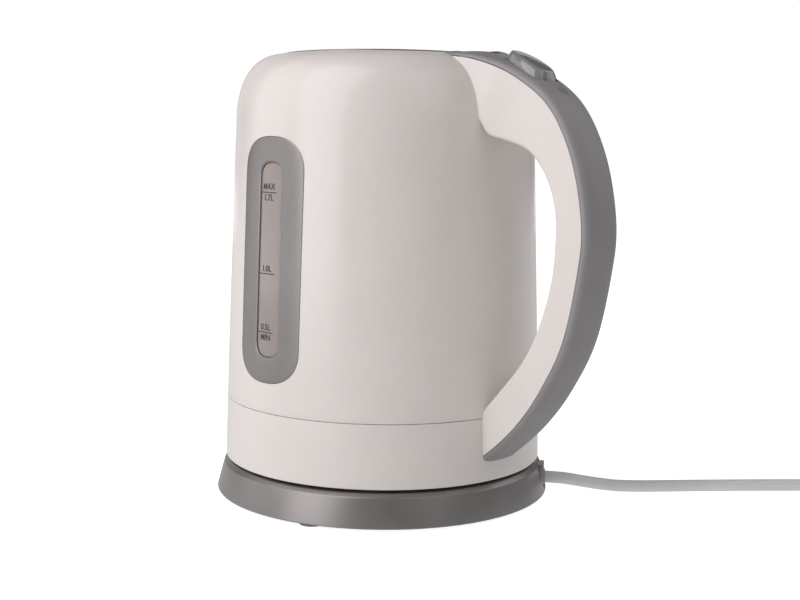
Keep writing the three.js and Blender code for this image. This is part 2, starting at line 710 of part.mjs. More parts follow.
// A wire from the control under the jug, up inside the handle to the steam switch.
function switchWire(side) {
  const route = [[21.6, 42], [50, 41], [72, 40], [84, 43.5], [92, 52], [102, 67], [111, 84],
    [118.5, 108], [122.4, 130], [121.5, 150], [116, 166], [107, 177.6], [97, 179.4], [92.5, 182]];
  return swept(route.map(([x, z]) => [x, 3 * side, z]), 1.2, 26, 5);
}

// ---------------------------------------------------------------- lid

function lidCap() {
  const low = LID_TOP - LID_PLATE;
  const plate = turned([[0, low], [LID_RADIUS - 1.3 * LID_EDGE, low], [LID_RADIUS, low + LID_EDGE],
    [LID_RADIUS, LID_TOP - 0.8], [LID_RADIUS - 0.8, LID_TOP], [0, LID_TOP]]);
  const bridge = block([42, -KNUCKLE_HALF_WIDTH, 213.4], [HINGE[0], KNUCKLE_HALF_WIDTH, LID_TOP - 0.1]);
  const knuckle = crossBar(HINGE, KNUCKLE_RADIUS, KNUCKLE_HALF_WIDTH, 24);
  const pinHole = crossBar(HINGE, HINGE_PIN_RADIUS + GAP, KNUCKLE_HALF_WIDTH + 2);
  return plate.add(bridge.subtract(bar(LID_INNER_RADIUS + 1, 200, low, ROUND))).add(knuckle)
    .subtract(pinHole);
}

function lidInner() {
  const high = LID_TOP - LID_PLATE - GAP;
  return turned([[0, LID_INNER_BOTTOM], [LID_INNER_RADIUS - 2, LID_INNER_BOTTOM],
    [LID_INNER_RADIUS, LID_INNER_BOTTOM + 2], [LID_INNER_RADIUS, high],
    [LID_INNER_RADIUS - 2, high], [LID_INNER_RADIUS - 2, LID_INNER_BOTTOM + 2.6],
    [LID_INNER_RADIUS - 2.6, LID_INNER_BOTTOM + 2], [0, LID_INNER_BOTTOM + 2]]);
}

function lidButton() {
  const [front, back] = BUTTON;
  return slab([[front, BUTTON_BOTTOM + BUTTON_RELIEF], [front + 0.8, BUTTON_BOTTOM],
    [back, BUTTON_BOTTOM], [back, BUTTON_TOP - 2.3], [back - 1, BUTTON_TOP - 1.4],
    [front + 4, BUTTON_TOP], [front, BUTTON_TOP - 0.4]], 2 * BUTTON_HALF_WIDTH);
}

// The coil spring under the lid button.
function buttonSpring() {
  const [turns, low, high] = [2.5, 208.9, 211.1];
  const route = [];
  for (let i = 0; i <= 8 * turns; i += 1) {
    const angle = (i * 360) / 8;
    const [x, y] = around(angle, SPRING_RADIUS);
    route.push([SPRING_PLACE + x, y, low + ((high - low) * i) / (8 * turns)]);
  }
  return swept(route, 0.35, 8 * turns, 5);
}

// ---------------------------------------------------------------- assembly

const kettle = new THREE.Group();
kettle.position.x = (BASE_RADIUS - HANDLE_REACH) / 2;

function place(name, finish, solid) {
  const mesh = new THREE.Mesh(geometryOf(solid), new THREE.MeshStandardMaterial(FINISH[finish]));
  mesh.name = name;
  kettle.add(mesh);
  return mesh;
}

place('base_cover', 'grey', baseCover());
place('base_plate', 'grey', basePlate());
FOOT_ANGLES.forEach((angle, i) => {
  place(`base_foot_${i + 1}`, 'rubber', foot()).position.set(...around(angle, FOOT_CIRCLE));
});
BASE_SCREW_ANGLES.forEach((angle, i) => {
  const screwPlace = around(angle, BASE_SCREW_CIRCLE, 1.6);
  place(`base_screw_${i + 1}`, 'steel', screw(3)).position.set(...screwPlace);
});
place('connector_socket', 'black', connectorSocket());
place('line_contact', 'brass', tube(2.6, 3.1, 13.3, 25, 10));
place('earth_contact', 'brass', tube(9.4, 10, 15.3, 25, 24));
place('neutral_contact', 'brass', tube(12.2, 12.7, 15.3, 25, 24));
place('cord_clamp', 'darkGrey', cordClamp());
place('inner_lead', 'cord', innerLead());
place('cord_gland', 'darkGrey', cordGland());

place('power_cord', 'cord', swept(CORD_RUN.map(laid), CORD_RADIUS, 24));
place('cord_coil', 'cord', cordCoil());
place('cord_tail', 'cord', swept(CORD_TAIL.map(laid), CORD_RADIUS, 8));
place('plug_body', 'cord', onPlug(plugBody()));
place('plug_pin_1', 'steel', onPlug(plugPin(-1)));
place('plug_pin_2', 'steel', onPlug(plugPin(1)));
place('plug_earth_clip_1', 'steel', onPlug(plugEarthClip(-1)));
place('plug_earth_clip_2', 'steel', onPlug(plugEarthClip(1)));

place('connector_plug', 'black', connectorPlug());
place('line_pin', 'brass', linePin());

place('underside_cover', 'white', undersideCover());
place('bottom_housing', 'white', bottomHousing());
JUG_SCREW_ANGLES.forEach((angle, i) => {
  const screwPlace = around(angle, JUG_SCREW_CIRCLE, UNDERSIDE - 1.5);
  place(`jug_screw_${i + 1}`, 'steel', screw(3.4)).position.set(...screwPlace);
});
place('control_unit', 'black', controlUnit());
place('heating_element', 'steel', heatingElement());
place('heater_plate', 'steel', heaterPlate());
place('plate_seal', 'rubber', plateSeal());
[-1, 1].forEach((side, i) => {
  place(`bimetal_disc_${i + 1}`, 'steel', bar(9, 49.8, 50.6)).position.x = 12 * side;
});
place('jug_body', 'white', jugBody());
place('jug_shoulder', 'white', jugShoulder());
place('gauge_frame', 'grey', gaugeFrame());
place('gauge_window', 'clear', gaugeWindow());
place('filter_frame', 'grey', filterFrame());
place('filter_mesh', 'steel', filterMesh());
place('handle_shell', 'white', handleShell());
place('handle_cover', 'grey', handleCover());
place('steam_switch', 'black', steamSwitch());
place('steam_bimetal', 'steel', steamBimetal());
place('switch_lamp', 'clear', switchLamp());
place('switch_wire_1', 'black', switchWire(-1));
place('switch_wire_2', 'white', switchWire(1));
place('rocker_pin', 'steel', crossBar(ROCKER_PIVOT, ROCKER_PIN_RADIUS, 9));
place('switch_rocker', 'smoke', switchRocker());
place('lid_hinge_pin', 'steel', crossBar(HINGE, HINGE_PIN_RADIUS, 12.6));
place('lid_cap', 'grey', lidCap());
place('lid_inner', 'white', lidInner());
place('lid_button', 'grey', lidButton());
place('button_spring', 'steel', buttonSpring());

export default kettle;
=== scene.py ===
import math

import bmesh
import bpy
from mathutils import Matrix, Vector


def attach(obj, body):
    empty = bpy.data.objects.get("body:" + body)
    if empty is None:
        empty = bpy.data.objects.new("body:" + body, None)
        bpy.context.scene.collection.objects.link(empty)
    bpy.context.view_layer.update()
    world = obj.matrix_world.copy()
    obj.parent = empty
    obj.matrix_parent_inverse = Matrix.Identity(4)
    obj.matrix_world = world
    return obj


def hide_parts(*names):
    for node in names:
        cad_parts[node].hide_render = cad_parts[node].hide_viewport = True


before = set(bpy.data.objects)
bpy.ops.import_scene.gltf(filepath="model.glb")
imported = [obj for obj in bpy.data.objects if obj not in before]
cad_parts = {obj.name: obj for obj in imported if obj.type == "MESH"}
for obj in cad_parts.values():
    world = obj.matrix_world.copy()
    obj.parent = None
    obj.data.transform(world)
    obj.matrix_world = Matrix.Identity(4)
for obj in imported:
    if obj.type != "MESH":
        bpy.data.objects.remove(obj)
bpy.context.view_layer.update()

# Everything below is written in millimetres about the upright axis of the jug, as the CAD source
# is, and put() moves it into the frame of the part, in metres.
MM = 0.001
AXIS_X = -25.2625

WALL = 2.4  # of the plastic shells
SIDES = 256  # of a large turned piece
OVERHEAD = 230  # a height over the whole kettle, where upright cuts end
SCREW_HOLE_RADIUS = 1.9
PIN_HOLE_RADIUS = 1.6  # for the lid's hinge pin

BASE_RADIUS = 84.2
BASE_TOP = 16.9
FOOT_HEIGHT = 1.5
FOOT_CIRCLE = 76.6
FOOT_RADIUS = 6
FOOT_STEM_RADIUS = 3.2
FOOT_ANGLES = (50, 170, 290)
BASE_SCREW_CIRCLE = 62
BASE_SCREW_ANGLES = (-10, 110, 230)

JUG_BOTTOM = 18.6
JUG_BOTTOM_RADIUS = 79.6
SEAM = 48.9  # between the lower housing and the jug
SEAM_HALF_GAP = 0.12
SHOULDER = 183
SHOULDER_RADIUS = 73.9
RIM_TOP = 217
RIM_RADIUS = 51.9
TAPER_POWER = 1.2
SHOULDER_POWER = 2.3
LID_LEDGE = 215.2
LID_RADIUS = 50.8
LID_TOP = 217.8
JUG_SCREW_CIRCLE = 72
JUG_SCREW_ANGLES = (60, 180, 300)

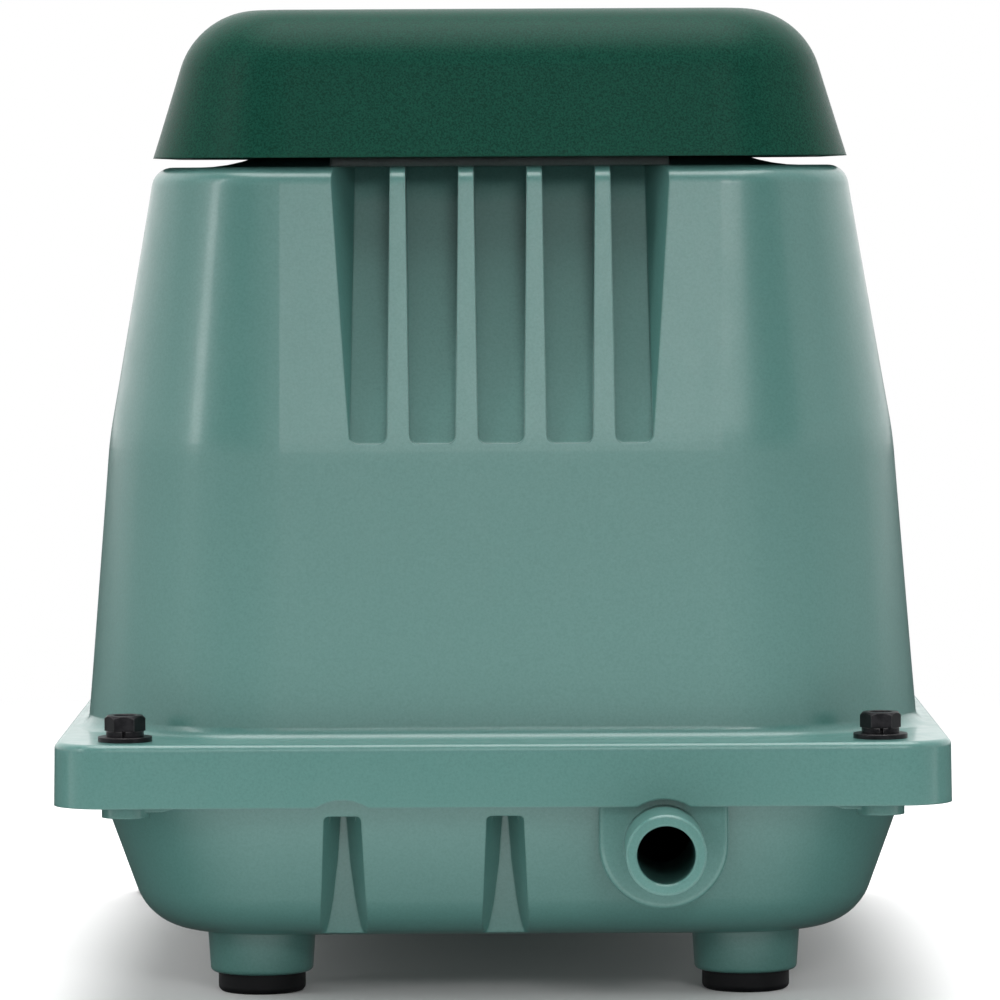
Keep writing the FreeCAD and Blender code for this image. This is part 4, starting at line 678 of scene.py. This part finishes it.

● WHAT YOU WILL DO:
Repeat, exactly as they stand above, the lines from the line with "place('switch_rocker', 'smoke', switchRocker());" to the line with "imported = [obj", both lines included.

● WORKED SOLUTION:
place('switch_rocker', 'smoke', switchRocker());
place('lid_hinge_pin', 'steel', crossBar(HINGE, HINGE_PIN_RADIUS, 12.6));
place('lid_cap', 'grey', lidCap());
place('lid_inner', 'white', lidInner());
place('lid_button', 'grey', lidButton());
place('button_spring', 'steel', buttonSpring());

export default kettle;
=== scene.py ===
import math

import bmesh
import bpy
from mathutils import Matrix, Vector


def attach(obj, body):
    empty = bpy.data.objects.get("body:" + body)
    if empty is None:
        empty = bpy.data.objects.new("body:" + body, None)
        bpy.context.scene.collection.objects.link(empty)
    bpy.context.view_layer.update()
    world = obj.matrix_world.copy()
    obj.parent = empty
    obj.matrix_parent_inverse = Matrix.Identity(4)
    obj.matrix_world = world
    return obj


def hide_parts(*names):
    for node in names:
        cad_parts[node].hide_render = cad_parts[node].hide_viewport = True


before = set(bpy.data.objects)
bpy.ops.import_scene.gltf(filepath="model.glb")
imported = [obj for obj in bpy.data.objects if obj not in before]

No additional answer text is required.